_INSTRUCTION_:
Repeat exactly the stretch of lines from the line containing "Recreate this object" through the line containing "import * as THREE from 'three';", both included, and nothing else.

---

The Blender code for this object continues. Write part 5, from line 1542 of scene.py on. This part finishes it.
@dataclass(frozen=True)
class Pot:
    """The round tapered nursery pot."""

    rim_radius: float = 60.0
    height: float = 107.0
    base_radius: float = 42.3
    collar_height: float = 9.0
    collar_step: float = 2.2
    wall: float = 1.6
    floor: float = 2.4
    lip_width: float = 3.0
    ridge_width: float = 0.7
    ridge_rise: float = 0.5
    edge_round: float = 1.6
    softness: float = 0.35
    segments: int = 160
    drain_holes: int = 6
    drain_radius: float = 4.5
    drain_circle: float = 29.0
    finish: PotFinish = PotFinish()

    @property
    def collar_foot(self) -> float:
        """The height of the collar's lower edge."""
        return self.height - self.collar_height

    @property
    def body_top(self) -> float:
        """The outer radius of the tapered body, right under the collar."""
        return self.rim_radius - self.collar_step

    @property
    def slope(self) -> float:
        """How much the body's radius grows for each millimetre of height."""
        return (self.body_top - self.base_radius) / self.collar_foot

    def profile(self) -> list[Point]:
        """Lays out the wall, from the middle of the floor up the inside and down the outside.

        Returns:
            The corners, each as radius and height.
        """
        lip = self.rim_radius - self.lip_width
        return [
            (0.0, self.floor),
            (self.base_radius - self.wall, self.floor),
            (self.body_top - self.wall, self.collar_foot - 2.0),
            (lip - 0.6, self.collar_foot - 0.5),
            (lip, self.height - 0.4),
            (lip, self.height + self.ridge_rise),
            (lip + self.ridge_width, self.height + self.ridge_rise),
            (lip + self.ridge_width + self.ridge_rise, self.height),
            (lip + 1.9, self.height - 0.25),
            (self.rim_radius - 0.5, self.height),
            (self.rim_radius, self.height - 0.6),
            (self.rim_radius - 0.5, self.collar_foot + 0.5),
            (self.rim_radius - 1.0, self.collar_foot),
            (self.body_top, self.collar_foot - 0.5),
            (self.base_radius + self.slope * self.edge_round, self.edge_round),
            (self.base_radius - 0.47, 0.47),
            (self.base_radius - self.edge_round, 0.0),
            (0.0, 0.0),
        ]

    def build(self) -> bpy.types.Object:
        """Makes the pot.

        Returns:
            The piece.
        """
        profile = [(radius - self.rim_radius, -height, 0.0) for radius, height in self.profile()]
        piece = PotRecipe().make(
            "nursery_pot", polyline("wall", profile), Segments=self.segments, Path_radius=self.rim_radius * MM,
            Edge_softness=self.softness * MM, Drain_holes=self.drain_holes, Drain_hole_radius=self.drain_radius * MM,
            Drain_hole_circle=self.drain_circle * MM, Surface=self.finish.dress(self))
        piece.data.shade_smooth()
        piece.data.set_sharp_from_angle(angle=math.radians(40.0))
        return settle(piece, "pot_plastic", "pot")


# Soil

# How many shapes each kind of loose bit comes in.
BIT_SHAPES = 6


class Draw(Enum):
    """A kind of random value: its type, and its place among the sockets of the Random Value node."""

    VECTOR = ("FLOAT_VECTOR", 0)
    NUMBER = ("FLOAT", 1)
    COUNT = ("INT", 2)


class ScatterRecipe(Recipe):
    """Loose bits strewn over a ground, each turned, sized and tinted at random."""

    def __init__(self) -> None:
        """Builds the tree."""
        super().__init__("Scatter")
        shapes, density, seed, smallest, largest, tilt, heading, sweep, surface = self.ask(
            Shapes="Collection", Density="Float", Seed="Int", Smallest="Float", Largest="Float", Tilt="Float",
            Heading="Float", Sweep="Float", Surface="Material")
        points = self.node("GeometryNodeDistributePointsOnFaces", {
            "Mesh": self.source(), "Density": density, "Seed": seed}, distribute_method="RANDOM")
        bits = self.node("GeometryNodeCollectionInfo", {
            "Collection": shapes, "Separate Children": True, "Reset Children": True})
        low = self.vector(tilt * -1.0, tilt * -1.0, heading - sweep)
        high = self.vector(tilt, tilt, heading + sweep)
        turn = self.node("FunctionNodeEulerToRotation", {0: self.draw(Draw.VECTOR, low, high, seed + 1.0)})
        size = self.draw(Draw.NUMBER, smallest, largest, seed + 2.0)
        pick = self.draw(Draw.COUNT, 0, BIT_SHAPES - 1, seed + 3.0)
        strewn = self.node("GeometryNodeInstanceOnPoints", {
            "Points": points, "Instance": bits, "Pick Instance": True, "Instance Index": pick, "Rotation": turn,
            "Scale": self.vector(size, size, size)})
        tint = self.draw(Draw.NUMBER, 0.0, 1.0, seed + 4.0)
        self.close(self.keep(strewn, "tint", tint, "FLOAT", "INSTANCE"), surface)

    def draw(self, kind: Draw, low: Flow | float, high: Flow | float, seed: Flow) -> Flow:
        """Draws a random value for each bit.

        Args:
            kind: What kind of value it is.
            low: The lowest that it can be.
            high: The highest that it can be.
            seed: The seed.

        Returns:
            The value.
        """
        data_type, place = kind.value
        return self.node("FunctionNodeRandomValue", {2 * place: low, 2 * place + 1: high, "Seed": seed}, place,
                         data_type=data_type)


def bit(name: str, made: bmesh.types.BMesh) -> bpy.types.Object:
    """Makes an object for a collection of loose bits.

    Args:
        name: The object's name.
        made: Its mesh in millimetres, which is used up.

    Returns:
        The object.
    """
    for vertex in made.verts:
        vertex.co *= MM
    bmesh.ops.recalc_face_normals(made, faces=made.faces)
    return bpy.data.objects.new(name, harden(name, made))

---

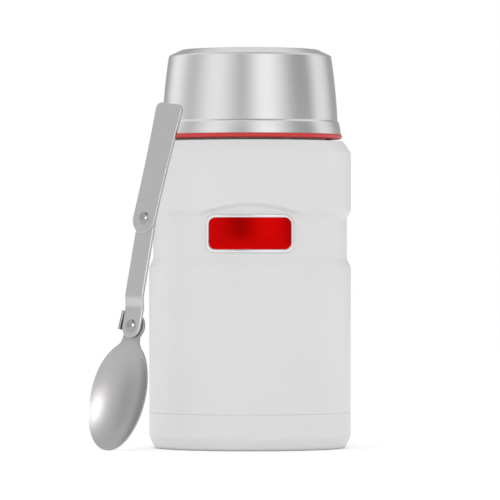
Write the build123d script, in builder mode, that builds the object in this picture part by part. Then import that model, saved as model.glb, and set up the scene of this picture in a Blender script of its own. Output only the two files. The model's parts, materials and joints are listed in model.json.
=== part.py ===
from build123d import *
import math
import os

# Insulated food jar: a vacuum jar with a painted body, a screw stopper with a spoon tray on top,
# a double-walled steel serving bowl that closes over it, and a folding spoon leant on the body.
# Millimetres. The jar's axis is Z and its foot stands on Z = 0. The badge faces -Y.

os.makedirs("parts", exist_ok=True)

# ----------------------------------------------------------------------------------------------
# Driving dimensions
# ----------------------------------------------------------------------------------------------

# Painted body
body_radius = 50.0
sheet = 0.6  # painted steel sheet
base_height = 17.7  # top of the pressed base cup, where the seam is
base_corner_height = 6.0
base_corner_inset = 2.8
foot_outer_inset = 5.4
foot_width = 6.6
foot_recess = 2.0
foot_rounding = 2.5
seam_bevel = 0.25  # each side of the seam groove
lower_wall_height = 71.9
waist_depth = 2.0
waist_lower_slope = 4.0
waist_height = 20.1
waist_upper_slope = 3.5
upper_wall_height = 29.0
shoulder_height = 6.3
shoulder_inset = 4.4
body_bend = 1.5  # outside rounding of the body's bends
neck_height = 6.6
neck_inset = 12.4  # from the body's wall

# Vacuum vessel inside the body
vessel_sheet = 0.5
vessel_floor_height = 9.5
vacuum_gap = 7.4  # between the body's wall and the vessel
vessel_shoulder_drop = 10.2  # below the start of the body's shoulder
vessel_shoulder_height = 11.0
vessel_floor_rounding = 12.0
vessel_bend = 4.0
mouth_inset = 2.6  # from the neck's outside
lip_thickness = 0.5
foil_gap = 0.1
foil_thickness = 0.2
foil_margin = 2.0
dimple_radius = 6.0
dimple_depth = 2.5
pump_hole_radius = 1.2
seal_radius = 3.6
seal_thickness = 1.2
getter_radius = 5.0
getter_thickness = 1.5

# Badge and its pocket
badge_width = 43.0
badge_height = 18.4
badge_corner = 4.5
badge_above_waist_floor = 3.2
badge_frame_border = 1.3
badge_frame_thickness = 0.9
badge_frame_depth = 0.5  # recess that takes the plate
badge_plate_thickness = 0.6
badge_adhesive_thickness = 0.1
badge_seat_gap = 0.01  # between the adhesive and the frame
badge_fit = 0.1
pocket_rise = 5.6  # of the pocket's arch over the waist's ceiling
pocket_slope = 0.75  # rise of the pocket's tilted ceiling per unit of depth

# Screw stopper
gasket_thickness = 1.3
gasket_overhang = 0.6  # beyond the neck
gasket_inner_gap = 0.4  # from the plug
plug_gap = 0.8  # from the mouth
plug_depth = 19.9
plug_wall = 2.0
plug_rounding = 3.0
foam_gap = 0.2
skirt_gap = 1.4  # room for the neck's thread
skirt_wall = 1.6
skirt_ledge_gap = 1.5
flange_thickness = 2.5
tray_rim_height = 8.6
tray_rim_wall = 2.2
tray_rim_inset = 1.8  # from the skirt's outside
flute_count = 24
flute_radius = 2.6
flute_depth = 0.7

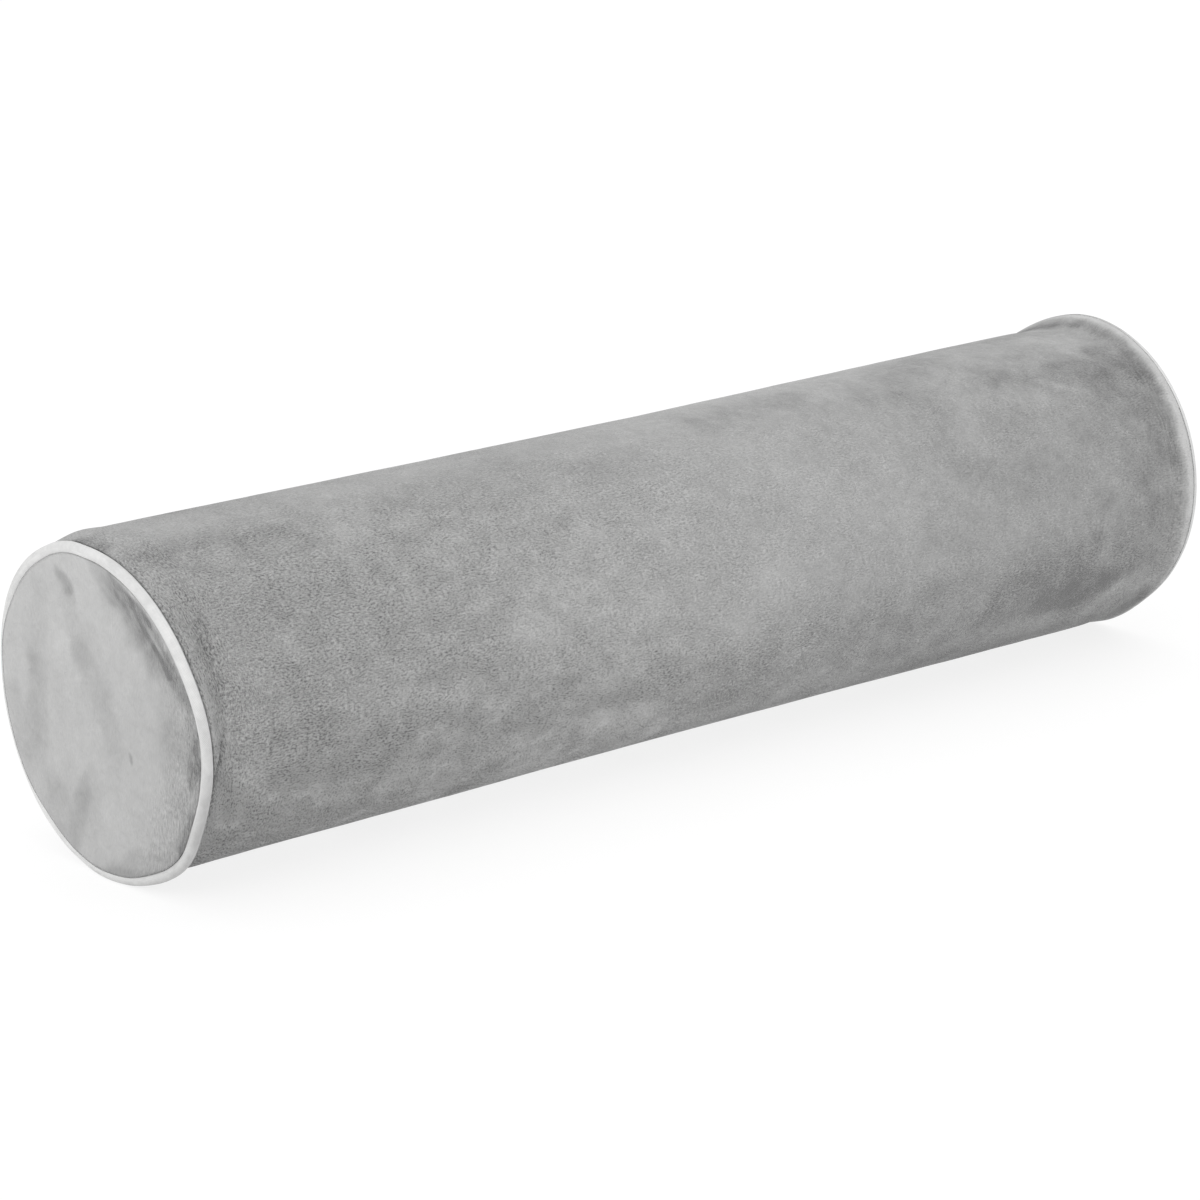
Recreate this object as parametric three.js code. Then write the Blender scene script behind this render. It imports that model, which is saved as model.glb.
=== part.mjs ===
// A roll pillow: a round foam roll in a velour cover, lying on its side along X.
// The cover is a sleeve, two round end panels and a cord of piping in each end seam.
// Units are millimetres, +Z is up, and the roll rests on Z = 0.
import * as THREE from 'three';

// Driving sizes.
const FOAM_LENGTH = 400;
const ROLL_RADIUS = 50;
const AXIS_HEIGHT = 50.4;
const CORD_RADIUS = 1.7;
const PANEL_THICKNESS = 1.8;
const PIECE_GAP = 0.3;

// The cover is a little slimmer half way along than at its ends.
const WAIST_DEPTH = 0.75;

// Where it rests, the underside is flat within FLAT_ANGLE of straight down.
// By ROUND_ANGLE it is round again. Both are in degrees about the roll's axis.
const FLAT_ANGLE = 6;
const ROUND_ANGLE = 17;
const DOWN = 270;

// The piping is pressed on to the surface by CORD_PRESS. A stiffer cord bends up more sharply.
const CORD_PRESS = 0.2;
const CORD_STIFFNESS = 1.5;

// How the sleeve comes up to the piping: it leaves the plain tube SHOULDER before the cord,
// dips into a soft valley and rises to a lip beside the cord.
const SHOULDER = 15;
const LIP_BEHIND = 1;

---

_EXERCISE RESULT_:
Recreate this object as parametric three.js code. Then write the Blender scene script behind this render. It imports that model, which is saved as model.glb.
=== part.mjs ===
// A roll pillow: a round foam roll in a velour cover, lying on its side along X.
// The cover is a sleeve, two round end panels and a cord of piping in each end seam.
// Units are millimetres, +Z is up, and the roll rests on Z = 0.
import * as THREE from 'three';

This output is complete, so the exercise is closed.